# Provided information start
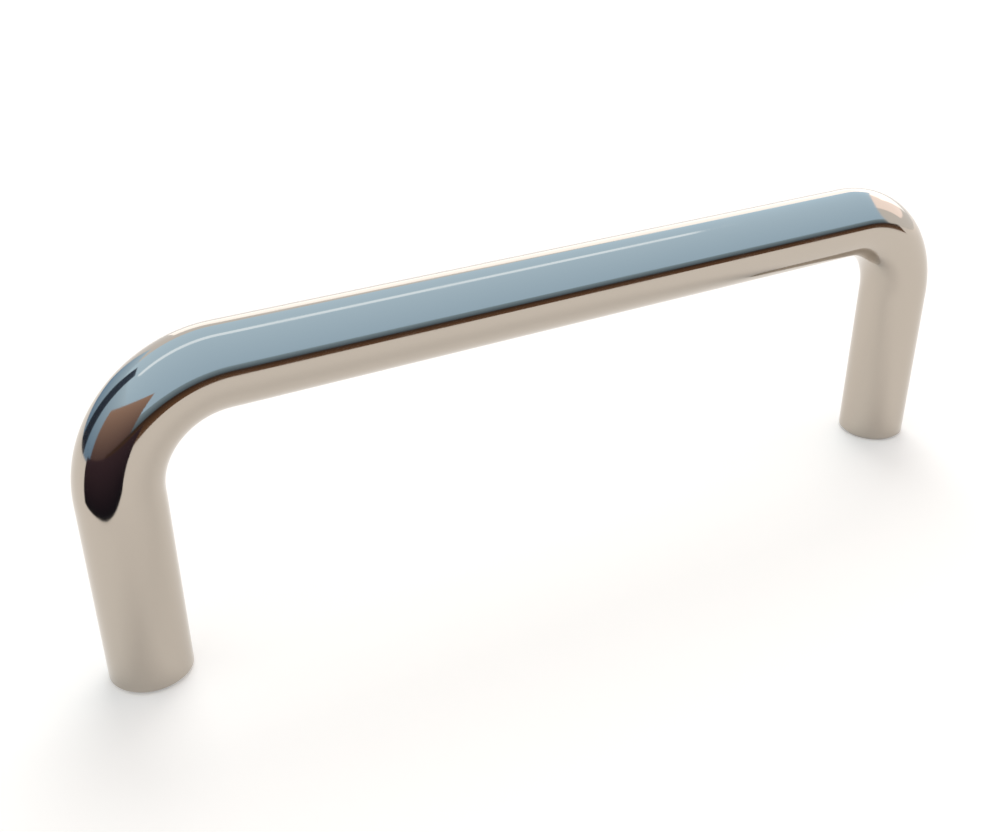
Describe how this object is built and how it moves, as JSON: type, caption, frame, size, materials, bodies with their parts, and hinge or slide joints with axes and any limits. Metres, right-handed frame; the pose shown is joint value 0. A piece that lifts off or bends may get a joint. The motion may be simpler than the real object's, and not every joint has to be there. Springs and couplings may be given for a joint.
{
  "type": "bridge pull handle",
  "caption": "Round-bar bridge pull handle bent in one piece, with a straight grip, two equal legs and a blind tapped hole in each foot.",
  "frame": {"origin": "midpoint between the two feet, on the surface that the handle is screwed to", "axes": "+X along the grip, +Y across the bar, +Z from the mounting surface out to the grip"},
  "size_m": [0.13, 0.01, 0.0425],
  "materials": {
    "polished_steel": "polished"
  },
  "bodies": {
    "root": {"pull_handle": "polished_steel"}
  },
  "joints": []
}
# Provided information end
# Provided information start
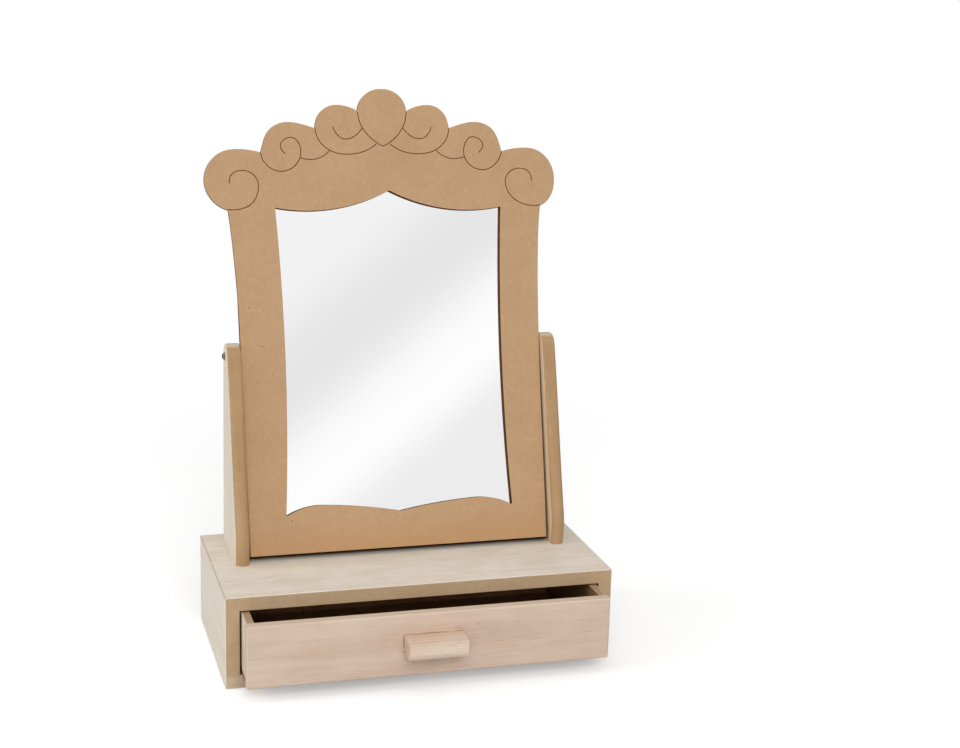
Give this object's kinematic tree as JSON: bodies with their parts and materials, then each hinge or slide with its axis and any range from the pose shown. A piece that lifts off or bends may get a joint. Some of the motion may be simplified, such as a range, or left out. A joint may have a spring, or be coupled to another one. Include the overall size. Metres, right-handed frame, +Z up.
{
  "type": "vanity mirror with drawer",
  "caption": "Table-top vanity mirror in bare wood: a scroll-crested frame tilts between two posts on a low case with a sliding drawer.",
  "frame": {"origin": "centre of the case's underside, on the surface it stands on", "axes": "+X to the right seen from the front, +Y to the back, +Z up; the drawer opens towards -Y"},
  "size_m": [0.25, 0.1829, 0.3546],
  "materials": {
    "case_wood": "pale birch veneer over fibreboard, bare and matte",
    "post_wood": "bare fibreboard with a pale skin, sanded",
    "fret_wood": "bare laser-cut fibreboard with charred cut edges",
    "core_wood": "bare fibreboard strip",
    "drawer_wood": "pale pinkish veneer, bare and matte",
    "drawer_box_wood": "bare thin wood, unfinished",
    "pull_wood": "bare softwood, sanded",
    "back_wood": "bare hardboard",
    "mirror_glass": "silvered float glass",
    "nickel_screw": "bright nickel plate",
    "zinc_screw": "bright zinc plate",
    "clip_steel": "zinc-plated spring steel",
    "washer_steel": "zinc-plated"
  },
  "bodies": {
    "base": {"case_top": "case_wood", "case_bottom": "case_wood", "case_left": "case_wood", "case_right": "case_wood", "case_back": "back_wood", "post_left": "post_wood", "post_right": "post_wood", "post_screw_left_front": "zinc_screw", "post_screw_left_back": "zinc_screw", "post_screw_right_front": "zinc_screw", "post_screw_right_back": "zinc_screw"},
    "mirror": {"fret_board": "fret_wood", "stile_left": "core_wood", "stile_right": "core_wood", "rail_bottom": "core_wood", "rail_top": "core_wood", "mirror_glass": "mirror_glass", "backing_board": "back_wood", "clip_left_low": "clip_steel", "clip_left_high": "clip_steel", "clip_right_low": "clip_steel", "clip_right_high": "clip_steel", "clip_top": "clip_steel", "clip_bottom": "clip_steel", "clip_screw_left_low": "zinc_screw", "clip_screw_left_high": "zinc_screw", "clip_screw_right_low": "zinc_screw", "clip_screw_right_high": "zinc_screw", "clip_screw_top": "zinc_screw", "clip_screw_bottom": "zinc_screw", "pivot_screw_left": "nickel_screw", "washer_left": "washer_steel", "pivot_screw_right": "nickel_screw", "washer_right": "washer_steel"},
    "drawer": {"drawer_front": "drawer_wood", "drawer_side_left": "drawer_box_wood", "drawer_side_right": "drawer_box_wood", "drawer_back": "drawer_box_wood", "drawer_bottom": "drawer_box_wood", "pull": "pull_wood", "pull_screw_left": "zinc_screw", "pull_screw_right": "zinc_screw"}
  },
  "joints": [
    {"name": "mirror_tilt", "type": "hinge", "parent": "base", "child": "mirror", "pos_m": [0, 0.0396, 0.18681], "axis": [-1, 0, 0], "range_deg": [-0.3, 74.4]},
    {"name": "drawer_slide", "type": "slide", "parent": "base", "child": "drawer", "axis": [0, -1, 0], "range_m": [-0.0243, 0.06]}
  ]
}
# Provided information end
# Provided information start
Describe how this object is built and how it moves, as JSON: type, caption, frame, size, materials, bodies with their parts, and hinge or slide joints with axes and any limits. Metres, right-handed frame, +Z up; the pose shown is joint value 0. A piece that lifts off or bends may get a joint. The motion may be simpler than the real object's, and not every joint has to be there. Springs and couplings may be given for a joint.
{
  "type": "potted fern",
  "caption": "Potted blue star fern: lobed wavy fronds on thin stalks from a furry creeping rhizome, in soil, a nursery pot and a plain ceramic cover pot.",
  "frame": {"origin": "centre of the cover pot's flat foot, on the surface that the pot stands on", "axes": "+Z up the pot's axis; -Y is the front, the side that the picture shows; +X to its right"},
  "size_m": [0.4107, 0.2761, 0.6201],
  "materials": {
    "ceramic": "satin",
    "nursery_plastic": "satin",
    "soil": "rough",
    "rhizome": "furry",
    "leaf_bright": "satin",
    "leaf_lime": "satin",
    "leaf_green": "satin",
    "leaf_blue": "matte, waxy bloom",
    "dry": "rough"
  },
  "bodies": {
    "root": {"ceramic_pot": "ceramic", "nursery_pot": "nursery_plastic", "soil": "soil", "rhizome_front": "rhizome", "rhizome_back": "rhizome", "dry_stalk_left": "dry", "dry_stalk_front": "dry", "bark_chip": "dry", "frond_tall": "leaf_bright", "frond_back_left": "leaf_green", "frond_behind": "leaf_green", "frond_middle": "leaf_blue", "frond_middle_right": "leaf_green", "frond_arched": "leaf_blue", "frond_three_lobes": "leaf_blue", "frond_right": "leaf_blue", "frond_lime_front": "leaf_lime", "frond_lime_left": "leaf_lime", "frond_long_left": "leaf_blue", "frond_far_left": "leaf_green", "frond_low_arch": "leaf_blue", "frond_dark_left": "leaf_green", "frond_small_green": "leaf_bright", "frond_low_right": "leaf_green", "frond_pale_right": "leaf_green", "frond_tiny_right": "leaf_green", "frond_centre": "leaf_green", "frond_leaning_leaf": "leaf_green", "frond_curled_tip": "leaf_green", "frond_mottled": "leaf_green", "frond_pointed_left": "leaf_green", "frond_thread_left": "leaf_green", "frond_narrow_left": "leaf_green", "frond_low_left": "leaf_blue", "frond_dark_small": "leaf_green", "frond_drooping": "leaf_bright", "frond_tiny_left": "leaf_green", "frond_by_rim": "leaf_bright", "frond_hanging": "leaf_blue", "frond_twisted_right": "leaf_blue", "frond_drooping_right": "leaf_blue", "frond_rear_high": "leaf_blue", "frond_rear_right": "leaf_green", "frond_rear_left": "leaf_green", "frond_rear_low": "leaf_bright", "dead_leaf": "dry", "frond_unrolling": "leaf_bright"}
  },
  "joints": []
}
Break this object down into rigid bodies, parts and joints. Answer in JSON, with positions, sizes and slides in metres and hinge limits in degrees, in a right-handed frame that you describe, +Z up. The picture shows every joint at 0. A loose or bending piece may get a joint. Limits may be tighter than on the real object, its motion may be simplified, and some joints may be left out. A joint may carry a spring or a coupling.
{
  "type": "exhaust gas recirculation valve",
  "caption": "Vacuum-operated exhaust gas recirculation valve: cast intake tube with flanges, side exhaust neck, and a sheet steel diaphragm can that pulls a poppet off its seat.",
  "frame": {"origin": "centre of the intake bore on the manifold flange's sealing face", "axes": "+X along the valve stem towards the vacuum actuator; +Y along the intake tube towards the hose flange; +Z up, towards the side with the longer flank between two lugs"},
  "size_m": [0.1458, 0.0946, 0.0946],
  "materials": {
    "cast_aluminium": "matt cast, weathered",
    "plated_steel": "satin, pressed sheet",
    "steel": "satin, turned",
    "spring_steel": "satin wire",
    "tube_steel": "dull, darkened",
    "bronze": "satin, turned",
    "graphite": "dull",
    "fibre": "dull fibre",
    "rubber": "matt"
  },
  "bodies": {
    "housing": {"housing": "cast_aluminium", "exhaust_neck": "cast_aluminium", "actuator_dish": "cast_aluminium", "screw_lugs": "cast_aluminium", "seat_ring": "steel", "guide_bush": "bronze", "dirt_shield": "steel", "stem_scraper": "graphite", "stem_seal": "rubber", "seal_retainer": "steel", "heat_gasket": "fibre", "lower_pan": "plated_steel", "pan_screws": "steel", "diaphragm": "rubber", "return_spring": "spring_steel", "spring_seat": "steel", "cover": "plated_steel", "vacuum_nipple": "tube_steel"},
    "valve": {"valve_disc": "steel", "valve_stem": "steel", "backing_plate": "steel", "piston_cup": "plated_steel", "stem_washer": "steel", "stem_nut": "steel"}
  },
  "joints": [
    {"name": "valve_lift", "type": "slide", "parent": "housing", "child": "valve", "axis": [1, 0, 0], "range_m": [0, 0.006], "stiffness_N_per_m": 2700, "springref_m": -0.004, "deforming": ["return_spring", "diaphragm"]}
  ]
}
# Provided information end
What you will do:
Go through the records above and copy every line with the word "each".

Answer to this exercise:
  "caption": "Round-bar bridge pull handle bent in one piece, with a straight grip, two equal legs and a blind tapped hole in each foot.",
Give this object's kinematic tree as JSON: bodies with their parts and materials, then each hinge or slide with its axis and any range from the pose shown. A piece that lifts off or bends may get a joint. Some of the motion may be simplified, such as a range, or left out. A joint may have a spring, or be coupled to another one. Include the overall size. Metres, right-handed frame, +Z up.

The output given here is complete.